* Start Extracted material *

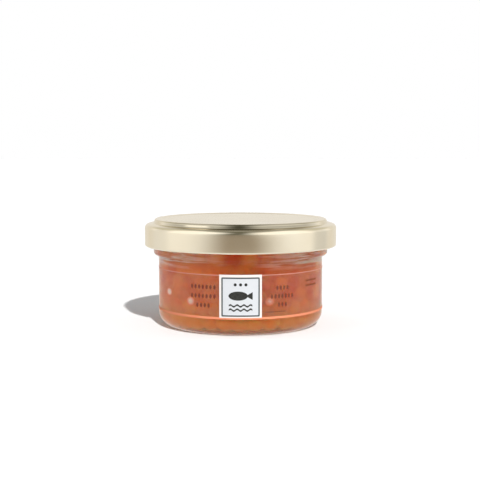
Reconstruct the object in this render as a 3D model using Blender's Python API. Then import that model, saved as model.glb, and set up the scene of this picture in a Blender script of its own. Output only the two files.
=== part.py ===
"""Sealed glass jar of salmon roe with a gold twist-off lid and a clear wrap label.

The jar stands on its base with the origin at the centre of the base, +Z up, and the
label's white badge facing -Y. Lengths are in metres.
"""

import math
import random

import bmesh
import bpy
from mathutils import Matrix, Vector

MM = 0.001

# Points closer than this are one
MERGE = 0.001 * MM

# Round pieces
SEGMENTS = 48
STEPS_PER_QUARTER = 4

# Gap kept between pieces that touch in the real jar
FIT_GAP = 0.3 * MM

# Glass jar
BODY_RADIUS = 31.1 * MM
WALL = 2.0 * MM
HEEL_RADIUS = 5.3 * MM
INNER_HEEL_RADIUS = 3.5 * MM
RING_WIDTH = 2.2 * MM
PUSH_UP = 1.0 * MM
PUSH_UP_FLAT_RADIUS = 19.0 * MM
PUSH_UP_FILLET = 3.0 * MM
FLOOR_EDGE_HEIGHT = 2.2 * MM
FLOOR_RISE = 0.8 * MM
FLARE_START = 26.2 * MM
FLARE_FILLET = 0.7 * MM
BEAD_RADIUS = 33.0 * MM
BEAD_LOW = 27.2 * MM
BEAD_LOW_FILLET = 1.0 * MM
BEAD_HIGH = 29.2 * MM
NECK_RADIUS = 32.3 * MM
NECK_LOW = 30.0 * MM
NECK_HIGH = 31.0 * MM
FINISH_RADIUS = 33.2 * MM
FINISH_LOW = 31.8 * MM
MOUTH_RADIUS = 30.0 * MM
MOUTH_LOW = 31.0 * MM
SHOULDER_INSIDE = 28.6 * MM
SHOULDER_FILLET = 2.0 * MM
RIM_HEIGHT = 37.5 * MM
RIM_EDGE = 1.3 * MM

# Twist-off lid
LID_RADIUS = 36.3 * MM
LID_TOP = 40.3 * MM
LID_BOTTOM = 30.0 * MM
SHEET = 0.5 * MM
PANEL_RADIUS = 32.4 * MM
PANEL_EDGE = 0.8 * MM
STEP_FOOT_RADIUS = 33.1 * MM
STEP_FOOT_HEIGHT = 38.8 * MM
STEP_FOOT_FILLET = 0.35 * MM
ANNULUS_EDGE_HEIGHT = 38.1 * MM
ANNULUS_EDGE_FILLET = 1.5 * MM
CURL_RADIUS = 0.72 * MM
CURL_STEPS = 5

# Clear wrap label, open by a narrow seam at the back
LABEL_GAP = 0.2 * MM
LABEL_THICKNESS = 0.2 * MM
LABEL_BOTTOM = 6.4 * MM
LABEL_TOP = 22.3 * MM
LABEL_SEAM = 3.0 * MM
LABEL_STEPS = 48

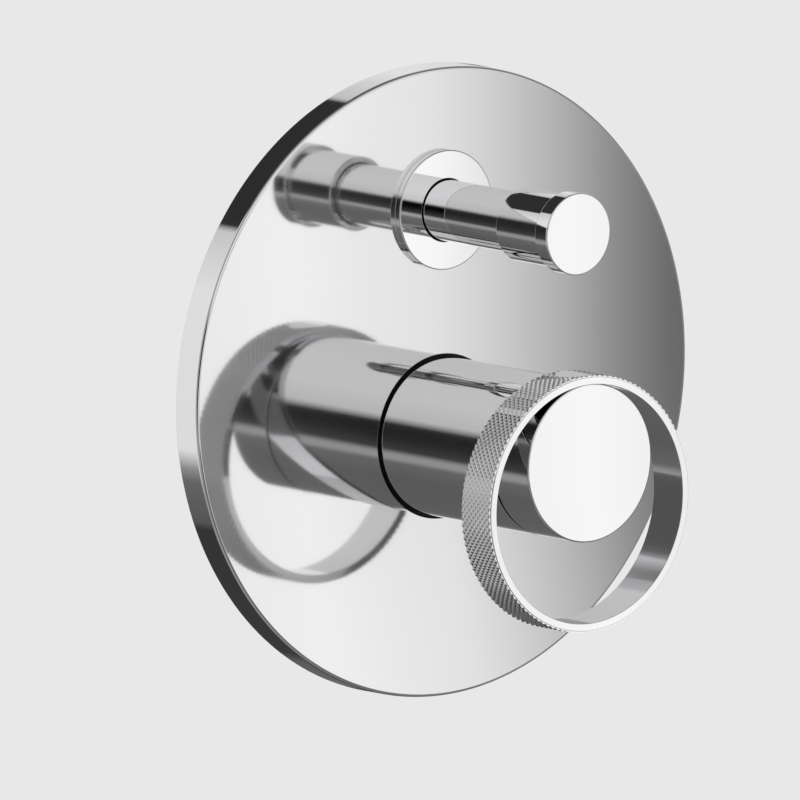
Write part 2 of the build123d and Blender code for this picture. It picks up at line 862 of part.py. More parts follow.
def bonnet_oring():
    """Rubber ring that seals the bonnet in its chamber."""
    radius = diverter_chamber_radius - push_gap - small_ring_section / 2
    return round_ring(radius, small_ring_section, bonnet_ring_y(), diverter_axis_z)


def rod_seal():
    """Rubber ring that seals the sliding rod."""
    radius = rod_radius + running_gap + small_ring_section / 2
    return round_ring(radius, small_ring_section, rod_ring_y(), diverter_axis_z)


def diverter_rod():
    """Steel rod from the spool to the knob."""
    rod = tube(rod_radius, 0, rod_front, back_land_front + land_thickness, diverter_axis_z)
    return chamfer(front_edge(rod), knob_edge)


def land_middles():
    """Y of the middle of each land of the spool."""
    return [y + land_thickness / 2 for y in (front_land_front, back_land_front)]


def diverter_spool():
    """Turned brass spool with two lands, each grooved for a rubber ring."""
    land = diverter_chamber_radius - turn_room
    bore = rod_radius + push_gap / 2
    spool = tube(spool_core_diameter / 2, bore, front_land_front, back_land_front, diverter_axis_z)
    for front in (front_land_front, back_land_front):
        spool += tube(land, bore, front, front + land_thickness, diverter_axis_z)
    for y in land_middles():
        half = spool_ring_section / 2 + groove_room / 2
        floor = diverter_chamber_radius - running_gap - spool_ring_section - running_gap / 2
        spool -= tube(land + overshoot, floor, y - half, y + half, diverter_axis_z)
    return spool


def spool_orings():
    """Two rubber rings on the spool's lands."""
    radius = diverter_chamber_radius - running_gap - spool_ring_section / 2
    return [round_ring(radius, spool_ring_section, y, diverter_axis_z) for y in land_middles()]


def knob_body():
    """Knob with a skirt that slides over the sleeve, a bore for the rod and a spigot for the cap."""
    skirt_inner = diverter_radius + knob_skirt_gap
    spigot = knob_spigot_diameter / 2
    spigot_front = knob_joint - knob_spigot_length
    bore = rod_radius + push_gap
    body = turned(
        [
            (0, spigot_front),
            (spigot, spigot_front),
            (spigot, knob_joint),
            (knob_skirt_diameter / 2, knob_joint),
            (knob_skirt_diameter / 2, knob_back),
            (skirt_inner, knob_back),
            (skirt_inner, knob_floor),
            (bore, knob_floor),
            (bore, rod_front - face_gap),
            (0, rod_front - face_gap),
        ],
        diverter_axis_z,
    )
    body = chamfer(back_edge(body), knob_edge)
    return body - bar(
        (0, knob_grub_y, diverter_axis_z),
        (0, knob_grub_y, diverter_axis_z - knob_skirt_diameter / 2 - overshoot),
        knob_grub_diameter / 2,
    )


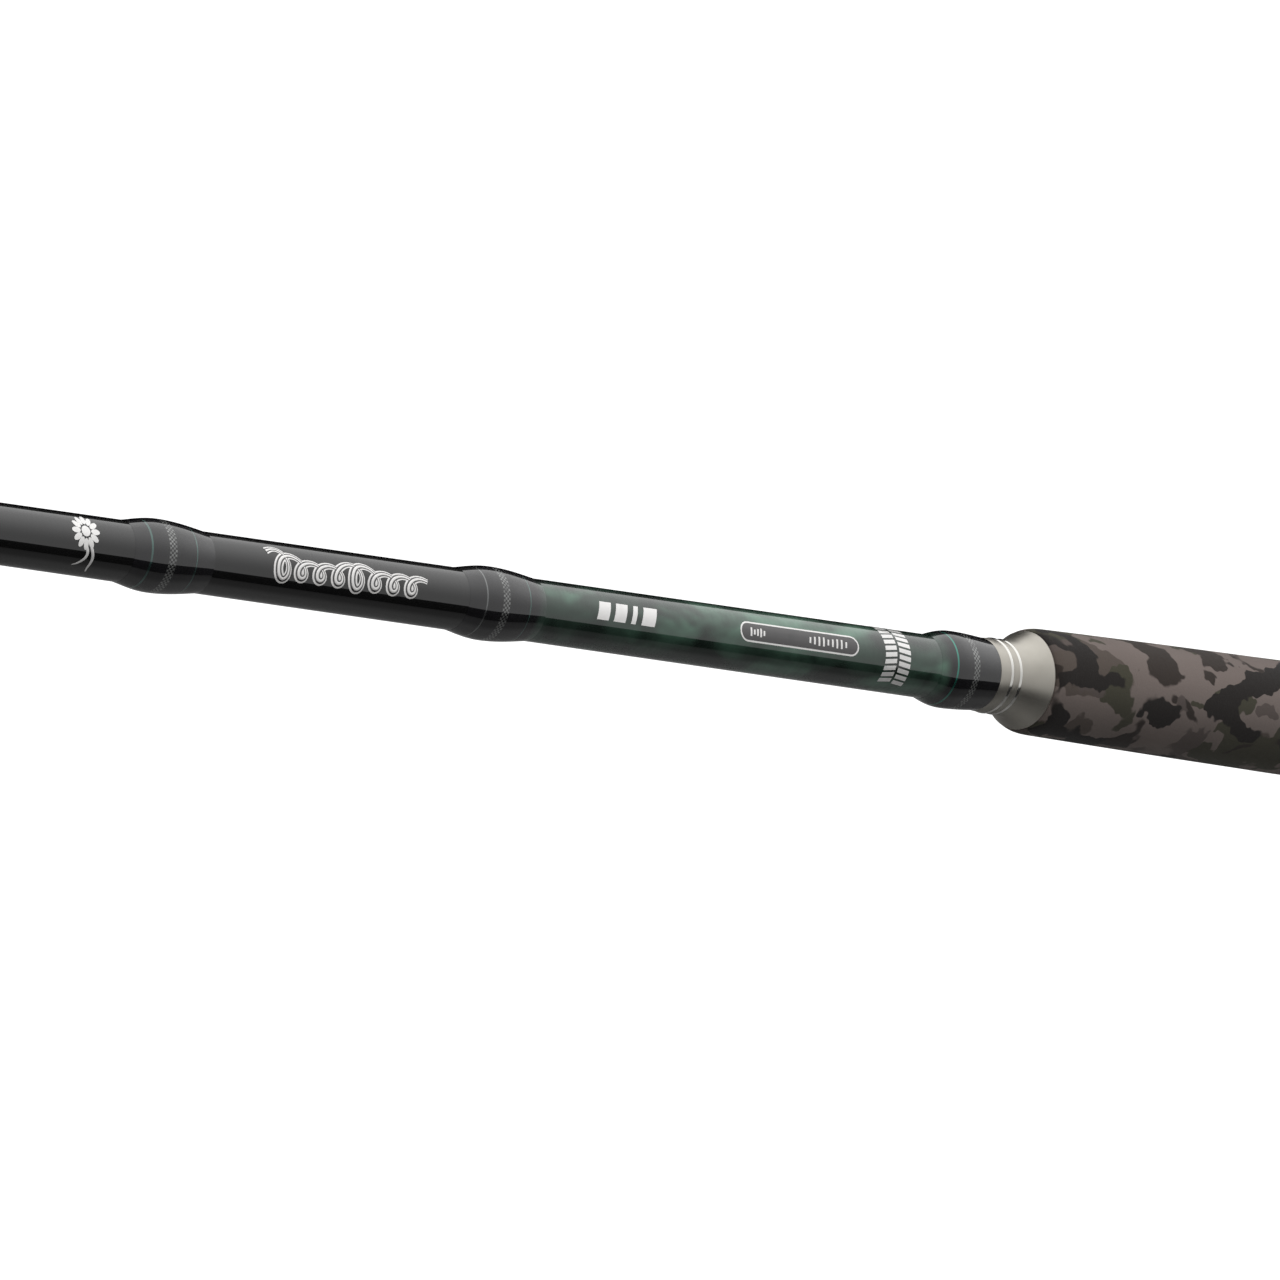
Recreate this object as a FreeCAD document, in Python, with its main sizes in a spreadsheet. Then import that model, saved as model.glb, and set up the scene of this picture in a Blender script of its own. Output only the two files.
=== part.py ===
import FreeCAD, Part
import math
import os

import Sketcher

# A two-piece spinning rod for heavy predators, 2.1 m long, joined by a ferrule near its middle.
# The rod lies along X with its tip towards -X and its butt towards +X. The guides hang under it, along -Z.
# A station is a distance along the rod from the butt's end, and the frame's origin is at the middle of
# the straight stretch of the rear grip, on the rod's axis.

doc = FreeCAD.newDocument("spinning_rod")
sheet = doc.addObject("Spreadsheet::Sheet", "Sizes")

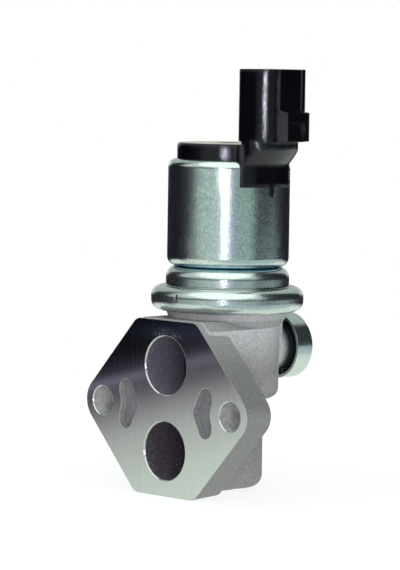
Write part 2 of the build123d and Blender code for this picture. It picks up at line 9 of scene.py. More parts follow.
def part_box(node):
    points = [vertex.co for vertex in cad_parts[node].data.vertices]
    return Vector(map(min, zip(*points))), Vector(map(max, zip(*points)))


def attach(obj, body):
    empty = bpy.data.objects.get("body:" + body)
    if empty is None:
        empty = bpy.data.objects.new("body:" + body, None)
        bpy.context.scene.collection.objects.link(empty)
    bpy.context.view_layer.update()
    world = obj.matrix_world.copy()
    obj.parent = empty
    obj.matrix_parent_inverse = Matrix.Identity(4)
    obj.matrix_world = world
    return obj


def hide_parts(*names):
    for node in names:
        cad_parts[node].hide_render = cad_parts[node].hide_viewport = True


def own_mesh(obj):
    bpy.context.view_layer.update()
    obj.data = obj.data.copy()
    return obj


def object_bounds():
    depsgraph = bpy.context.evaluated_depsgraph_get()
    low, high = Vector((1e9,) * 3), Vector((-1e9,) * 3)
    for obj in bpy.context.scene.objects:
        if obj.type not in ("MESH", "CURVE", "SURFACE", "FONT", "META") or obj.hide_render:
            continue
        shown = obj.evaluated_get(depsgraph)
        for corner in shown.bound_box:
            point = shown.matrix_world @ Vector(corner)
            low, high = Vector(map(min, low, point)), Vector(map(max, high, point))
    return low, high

* End Extracted material *

Recite the full listing above exactly.

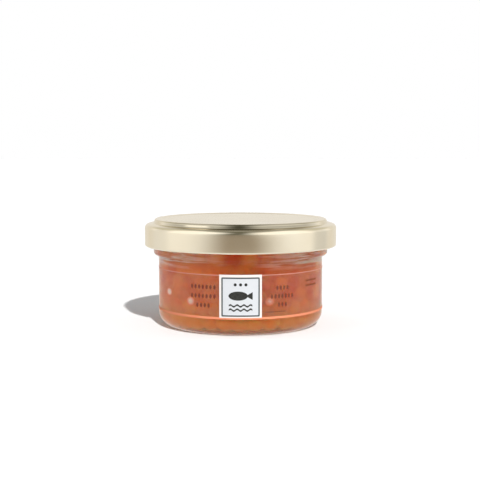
Reconstruct the object in this render as a 3D model using Blender's Python API. Then import that model, saved as model.glb, and set up the scene of this picture in a Blender script of its own. Output only the two files.
=== part.py ===
"""Sealed glass jar of salmon roe with a gold twist-off lid and a clear wrap label.

The jar stands on its base with the origin at the centre of the base, +Z up, and the
label's white badge facing -Y. Lengths are in metres.
"""

import math
import random

import bmesh
import bpy
from mathutils import Matrix, Vector

MM = 0.001

# Points closer than this are one
MERGE = 0.001 * MM

# Round pieces
SEGMENTS = 48
STEPS_PER_QUARTER = 4

# Gap kept between pieces that touch in the real jar
FIT_GAP = 0.3 * MM

# Glass jar
BODY_RADIUS = 31.1 * MM
WALL = 2.0 * MM
HEEL_RADIUS = 5.3 * MM
INNER_HEEL_RADIUS = 3.5 * MM
RING_WIDTH = 2.2 * MM
PUSH_UP = 1.0 * MM
PUSH_UP_FLAT_RADIUS = 19.0 * MM
PUSH_UP_FILLET = 3.0 * MM
FLOOR_EDGE_HEIGHT = 2.2 * MM
FLOOR_RISE = 0.8 * MM
FLARE_START = 26.2 * MM
FLARE_FILLET = 0.7 * MM
BEAD_RADIUS = 33.0 * MM
BEAD_LOW = 27.2 * MM
BEAD_LOW_FILLET = 1.0 * MM
BEAD_HIGH = 29.2 * MM
NECK_RADIUS = 32.3 * MM
NECK_LOW = 30.0 * MM
NECK_HIGH = 31.0 * MM
FINISH_RADIUS = 33.2 * MM
FINISH_LOW = 31.8 * MM
MOUTH_RADIUS = 30.0 * MM
MOUTH_LOW = 31.0 * MM
SHOULDER_INSIDE = 28.6 * MM
SHOULDER_FILLET = 2.0 * MM
RIM_HEIGHT = 37.5 * MM
RIM_EDGE = 1.3 * MM

# Twist-off lid
LID_RADIUS = 36.3 * MM
LID_TOP = 40.3 * MM
LID_BOTTOM = 30.0 * MM
SHEET = 0.5 * MM
PANEL_RADIUS = 32.4 * MM
PANEL_EDGE = 0.8 * MM
STEP_FOOT_RADIUS = 33.1 * MM
STEP_FOOT_HEIGHT = 38.8 * MM
STEP_FOOT_FILLET = 0.35 * MM
ANNULUS_EDGE_HEIGHT = 38.1 * MM
ANNULUS_EDGE_FILLET = 1.5 * MM
CURL_RADIUS = 0.72 * MM
CURL_STEPS = 5

# Clear wrap label, open by a narrow seam at the back
LABEL_GAP = 0.2 * MM
LABEL_THICKNESS = 0.2 * MM
LABEL_BOTTOM = 6.4 * MM
LABEL_TOP = 22.3 * MM
LABEL_SEAM = 3.0 * MM
LABEL_STEPS = 48

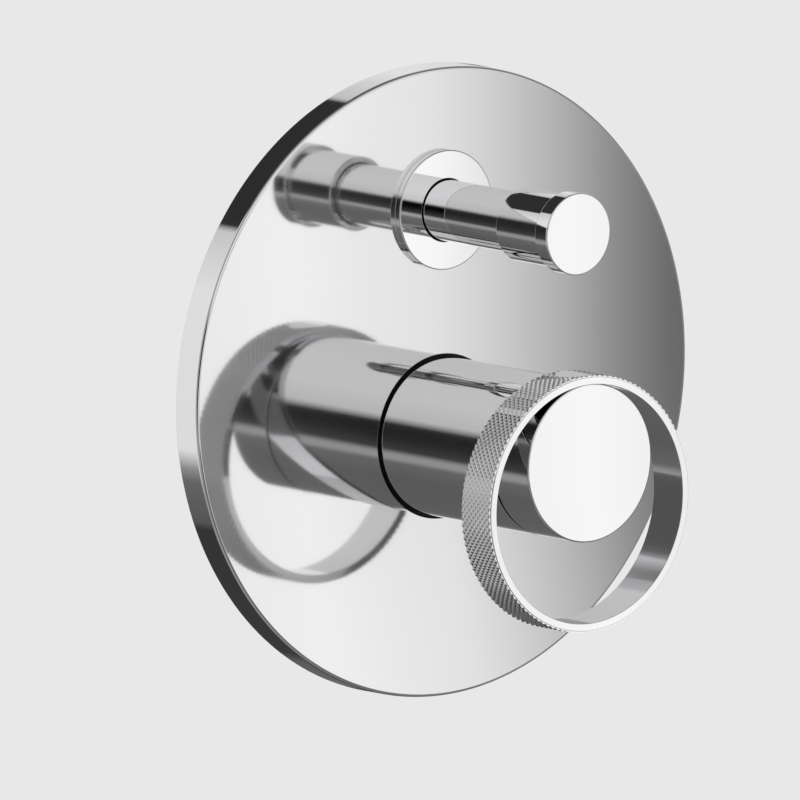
Write part 2 of the build123d and Blender code for this picture. It picks up at line 862 of part.py. More parts follow.
def bonnet_oring():
    """Rubber ring that seals the bonnet in its chamber."""
    radius = diverter_chamber_radius - push_gap - small_ring_section / 2
    return round_ring(radius, small_ring_section, bonnet_ring_y(), diverter_axis_z)


def rod_seal():
    """Rubber ring that seals the sliding rod."""
    radius = rod_radius + running_gap + small_ring_section / 2
    return round_ring(radius, small_ring_section, rod_ring_y(), diverter_axis_z)


def diverter_rod():
    """Steel rod from the spool to the knob."""
    rod = tube(rod_radius, 0, rod_front, back_land_front + land_thickness, diverter_axis_z)
    return chamfer(front_edge(rod), knob_edge)


def land_middles():
    """Y of the middle of each land of the spool."""
    return [y + land_thickness / 2 for y in (front_land_front, back_land_front)]


def diverter_spool():
    """Turned brass spool with two lands, each grooved for a rubber ring."""
    land = diverter_chamber_radius - turn_room
    bore = rod_radius + push_gap / 2
    spool = tube(spool_core_diameter / 2, bore, front_land_front, back_land_front, diverter_axis_z)
    for front in (front_land_front, back_land_front):
        spool += tube(land, bore, front, front + land_thickness, diverter_axis_z)
    for y in land_middles():
        half = spool_ring_section / 2 + groove_room / 2
        floor = diverter_chamber_radius - running_gap - spool_ring_section - running_gap / 2
        spool -= tube(land + overshoot, floor, y - half, y + half, diverter_axis_z)
    return spool


def spool_orings():
    """Two rubber rings on the spool's lands."""
    radius = diverter_chamber_radius - running_gap - spool_ring_section / 2
    return [round_ring(radius, spool_ring_section, y, diverter_axis_z) for y in land_middles()]


def knob_body():
    """Knob with a skirt that slides over the sleeve, a bore for the rod and a spigot for the cap."""
    skirt_inner = diverter_radius + knob_skirt_gap
    spigot = knob_spigot_diameter / 2
    spigot_front = knob_joint - knob_spigot_length
    bore = rod_radius + push_gap
    body = turned(
        [
            (0, spigot_front),
            (spigot, spigot_front),
            (spigot, knob_joint),
            (knob_skirt_diameter / 2, knob_joint),
            (knob_skirt_diameter / 2, knob_back),
            (skirt_inner, knob_back),
            (skirt_inner, knob_floor),
            (bore, knob_floor),
            (bore, rod_front - face_gap),
            (0, rod_front - face_gap),
        ],
        diverter_axis_z,
    )
    body = chamfer(back_edge(body), knob_edge)
    return body - bar(
        (0, knob_grub_y, diverter_axis_z),
        (0, knob_grub_y, diverter_axis_z - knob_skirt_diameter / 2 - overshoot),
        knob_grub_diameter / 2,
    )


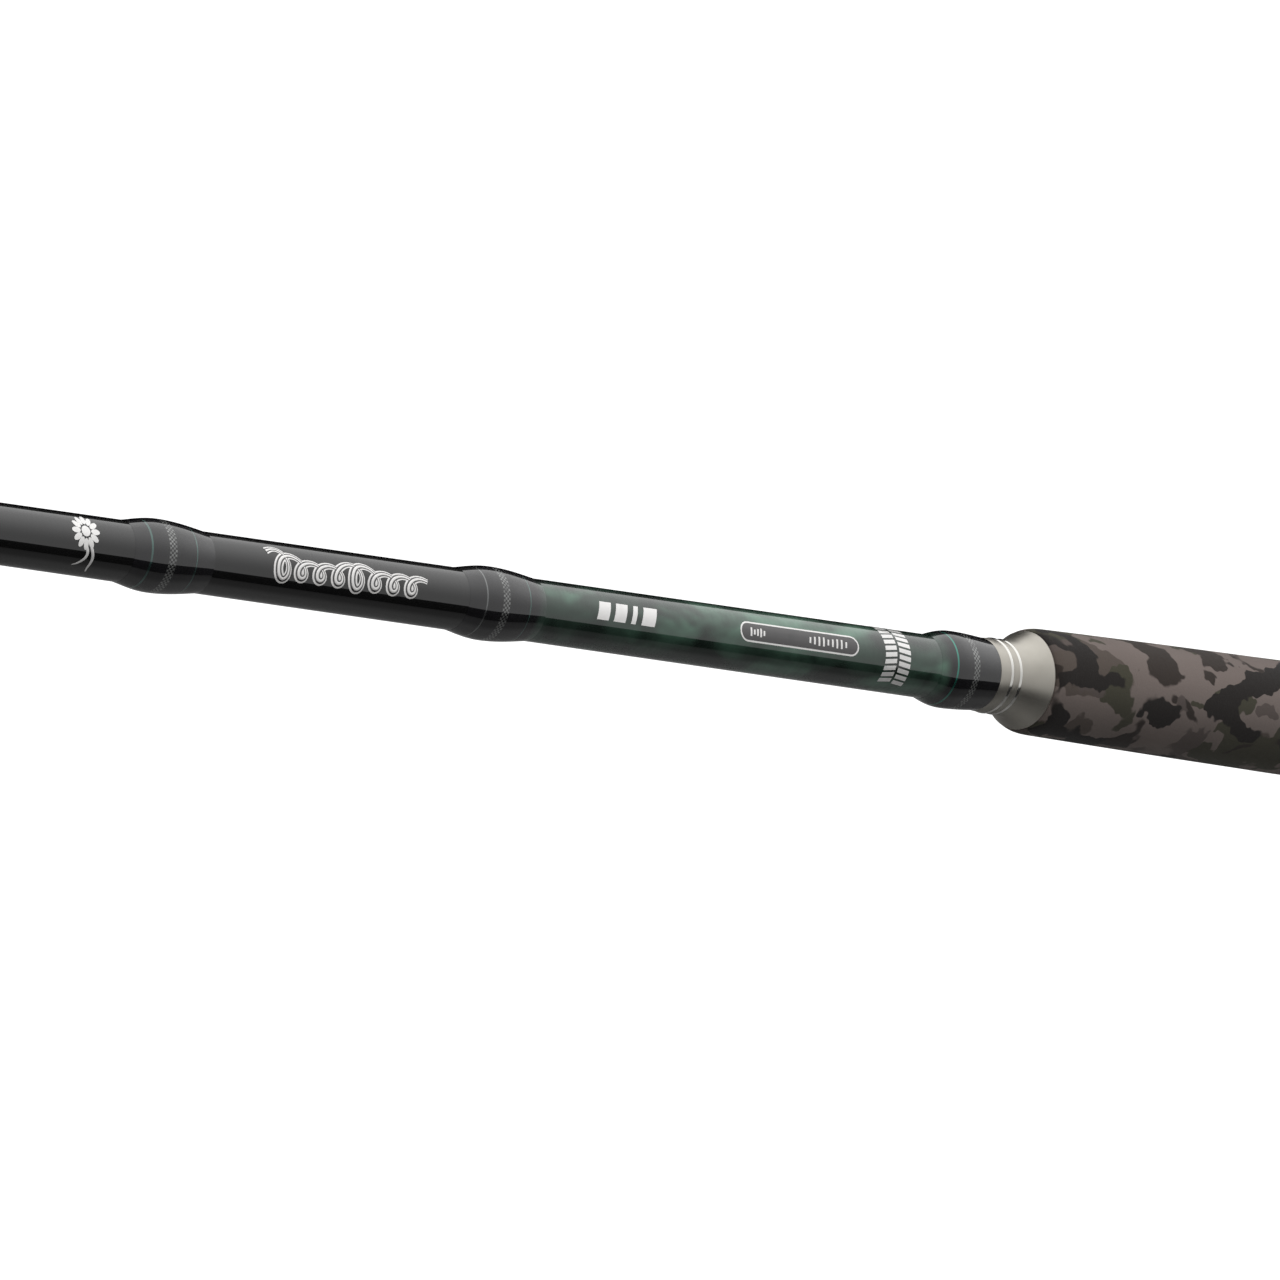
Recreate this object as a FreeCAD document, in Python, with its main sizes in a spreadsheet. Then import that model, saved as model.glb, and set up the scene of this picture in a Blender script of its own. Output only the two files.
=== part.py ===
import FreeCAD, Part
import math
import os

import Sketcher

# A two-piece spinning rod for heavy predators, 2.1 m long, joined by a ferrule near its middle.
# The rod lies along X with its tip towards -X and its butt towards +X. The guides hang under it, along -Z.
# A station is a distance along the rod from the butt's end, and the frame's origin is at the middle of
# the straight stretch of the rear grip, on the rod's axis.

doc = FreeCAD.newDocument("spinning_rod")
sheet = doc.addObject("Spreadsheet::Sheet", "Sizes")

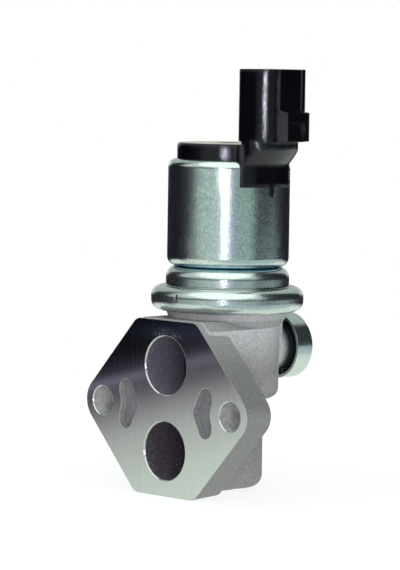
Write part 2 of the build123d and Blender code for this picture. It picks up at line 9 of scene.py. More parts follow.
def part_box(node):
    points = [vertex.co for vertex in cad_parts[node].data.vertices]
    return Vector(map(min, zip(*points))), Vector(map(max, zip(*points)))


def attach(obj, body):
    empty = bpy.data.objects.get("body:" + body)
    if empty is None:
        empty = bpy.data.objects.new("body:" + body, None)
        bpy.context.scene.collection.objects.link(empty)
    bpy.context.view_layer.update()
    world = obj.matrix_world.copy()
    obj.parent = empty
    obj.matrix_parent_inverse = Matrix.Identity(4)
    obj.matrix_world = world
    return obj


def hide_parts(*names):
    for node in names:
        cad_parts[node].hide_render = cad_parts[node].hide_viewport = True


def own_mesh(obj):
    bpy.context.view_layer.update()
    obj.data = obj.data.copy()
    return obj


def object_bounds():
    depsgraph = bpy.context.evaluated_depsgraph_get()
    low, high = Vector((1e9,) * 3), Vector((-1e9,) * 3)
    for obj in bpy.context.scene.objects:
        if obj.type not in ("MESH", "CURVE", "SURFACE", "FONT", "META") or obj.hide_render:
            continue
        shown = obj.evaluated_get(depsgraph)
        for corner in shown.bound_box:
            point = shown.matrix_world @ Vector(corner)
            low, high = Vector(map(min, low, point)), Vector(map(max, high, point))
    return low, high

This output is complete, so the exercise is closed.